** BEGIN Supplied information **

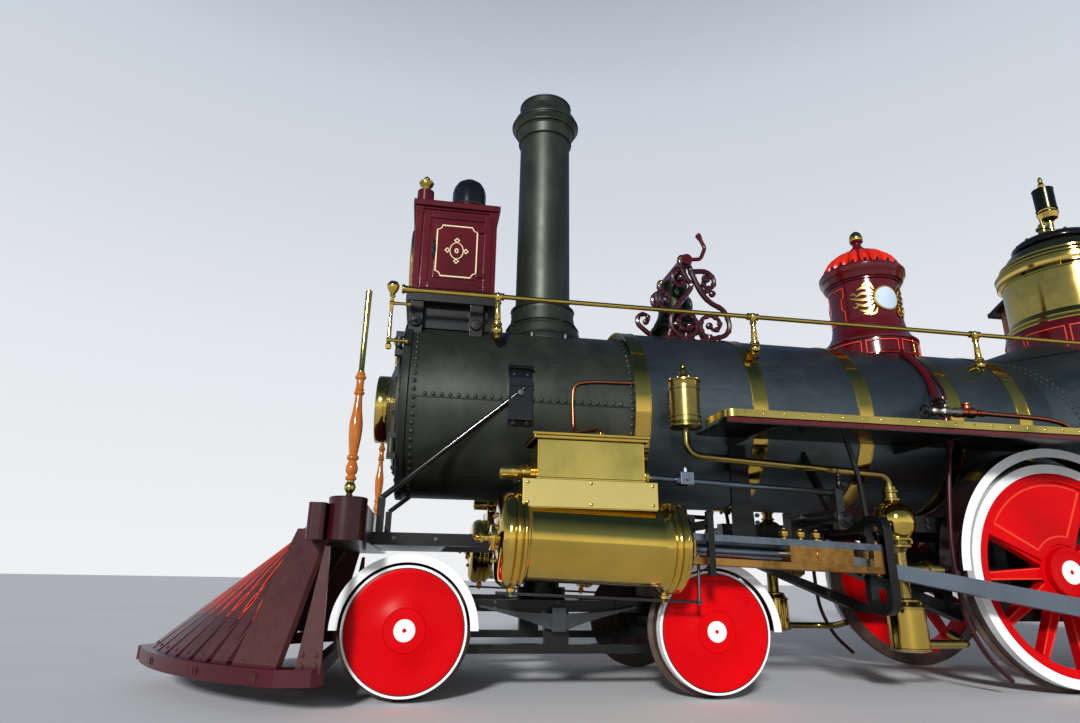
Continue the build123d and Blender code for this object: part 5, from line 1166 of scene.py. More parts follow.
bell = {"x": axleX + 1.89, "pivotZ": railTop + 2.905, "standY": 0.235}
scrollPaths = {  # the scrolls seen from the side, as x and height in metres
    "rightLeg": ((-1.372, 2.9), (-1.345, 2.819), (-1.285, 2.69), (-1.216, 2.616),
                 (-1.122, 2.562), (-1.081, 2.454), (-1.11, 2.372), (-1.21, 2.335),
                 (-1.281, 2.353), (-1.306, 2.412), (-1.29, 2.48), (-1.228, 2.512),
                 (-1.168, 2.488), (-1.158, 2.43), (-1.2, 2.398), (-1.24, 2.43)),
    "leftLeg": ((-1.448, 2.9), (-1.4, 2.8), (-1.368, 2.728), (-1.485, 2.569),
                (-1.537, 2.467), (-1.517, 2.372), (-1.424, 2.33), (-1.35, 2.372),
                (-1.335, 2.45), (-1.388, 2.51), (-1.455, 2.492), (-1.478, 2.43),
                (-1.432, 2.388), (-1.392, 2.42)),
    "topLeft": ((-1.42, 2.88), (-1.475, 2.862), (-1.508, 2.812), (-1.492, 2.756),
                (-1.445, 2.742), (-1.418, 2.775), (-1.44, 2.806)),
    "topRight": ((-1.375, 2.85), (-1.3, 2.868), (-1.228, 2.862), (-1.182, 2.808),
                 (-1.196, 2.748), (-1.246, 2.738), (-1.268, 2.782), (-1.236, 2.806)),
    "cross": ((-1.318, 2.76), (-1.27, 2.7), (-1.225, 2.72), (-1.2, 2.69)),
    "leftCurl": ((-1.53, 2.5), (-1.59, 2.545), (-1.64, 2.6), (-1.625, 2.662),
                 (-1.575, 2.676), (-1.545, 2.64), (-1.57, 2.612)),
    "footLeft": ((-1.44, 2.336), (-1.47, 2.3), (-1.44, 2.27), (-1.395, 2.296)),
    "footRight": ((-1.262, 2.34), (-1.29, 2.305), (-1.255, 2.275), (-1.215, 2.3)),
}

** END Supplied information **

Copy all of the data. Keep every word exactly as it is.

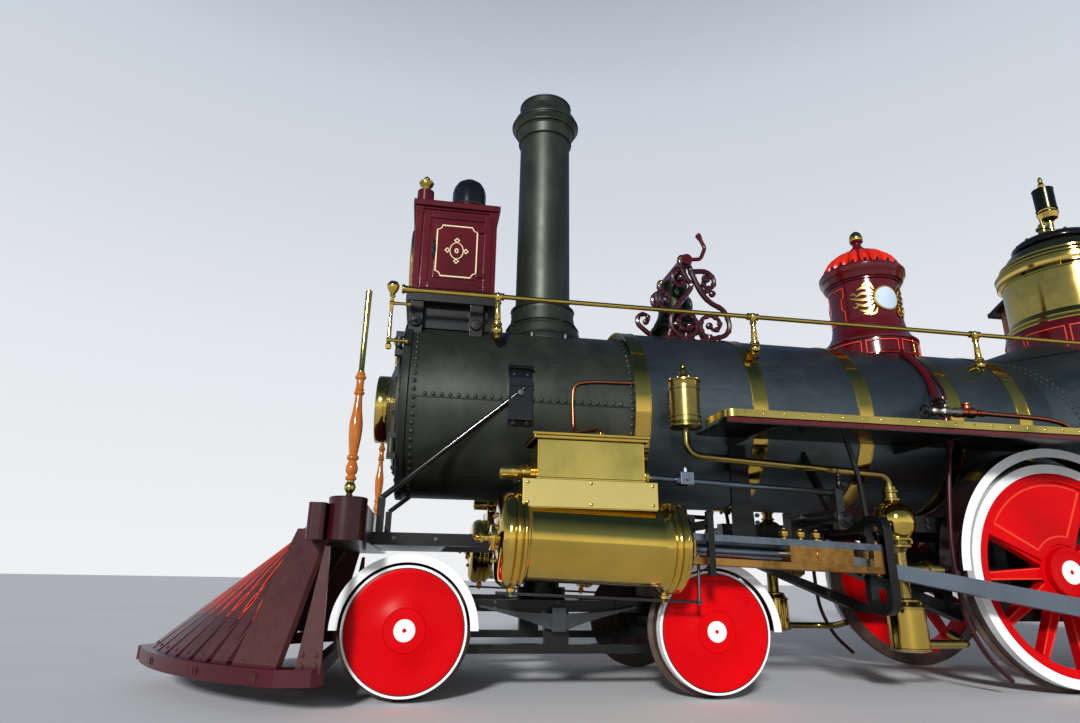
Continue the build123d and Blender code for this object: part 5, from line 1166 of scene.py. More parts follow.
bell = {"x": axleX + 1.89, "pivotZ": railTop + 2.905, "standY": 0.235}
scrollPaths = {  # the scrolls seen from the side, as x and height in metres
    "rightLeg": ((-1.372, 2.9), (-1.345, 2.819), (-1.285, 2.69), (-1.216, 2.616),
                 (-1.122, 2.562), (-1.081, 2.454), (-1.11, 2.372), (-1.21, 2.335),
                 (-1.281, 2.353), (-1.306, 2.412), (-1.29, 2.48), (-1.228, 2.512),
                 (-1.168, 2.488), (-1.158, 2.43), (-1.2, 2.398), (-1.24, 2.43)),
    "leftLeg": ((-1.448, 2.9), (-1.4, 2.8), (-1.368, 2.728), (-1.485, 2.569),
                (-1.537, 2.467), (-1.517, 2.372), (-1.424, 2.33), (-1.35, 2.372),
                (-1.335, 2.45), (-1.388, 2.51), (-1.455, 2.492), (-1.478, 2.43),
                (-1.432, 2.388), (-1.392, 2.42)),
    "topLeft": ((-1.42, 2.88), (-1.475, 2.862), (-1.508, 2.812), (-1.492, 2.756),
                (-1.445, 2.742), (-1.418, 2.775), (-1.44, 2.806)),
    "topRight": ((-1.375, 2.85), (-1.3, 2.868), (-1.228, 2.862), (-1.182, 2.808),
                 (-1.196, 2.748), (-1.246, 2.738), (-1.268, 2.782), (-1.236, 2.806)),
    "cross": ((-1.318, 2.76), (-1.27, 2.7), (-1.225, 2.72), (-1.2, 2.69)),
    "leftCurl": ((-1.53, 2.5), (-1.59, 2.545), (-1.64, 2.6), (-1.625, 2.662),
                 (-1.575, 2.676), (-1.545, 2.64), (-1.57, 2.612)),
    "footLeft": ((-1.44, 2.336), (-1.47, 2.3), (-1.44, 2.27), (-1.395, 2.296)),
    "footRight": ((-1.262, 2.34), (-1.29, 2.305), (-1.255, 2.275), (-1.215, 2.3)),
}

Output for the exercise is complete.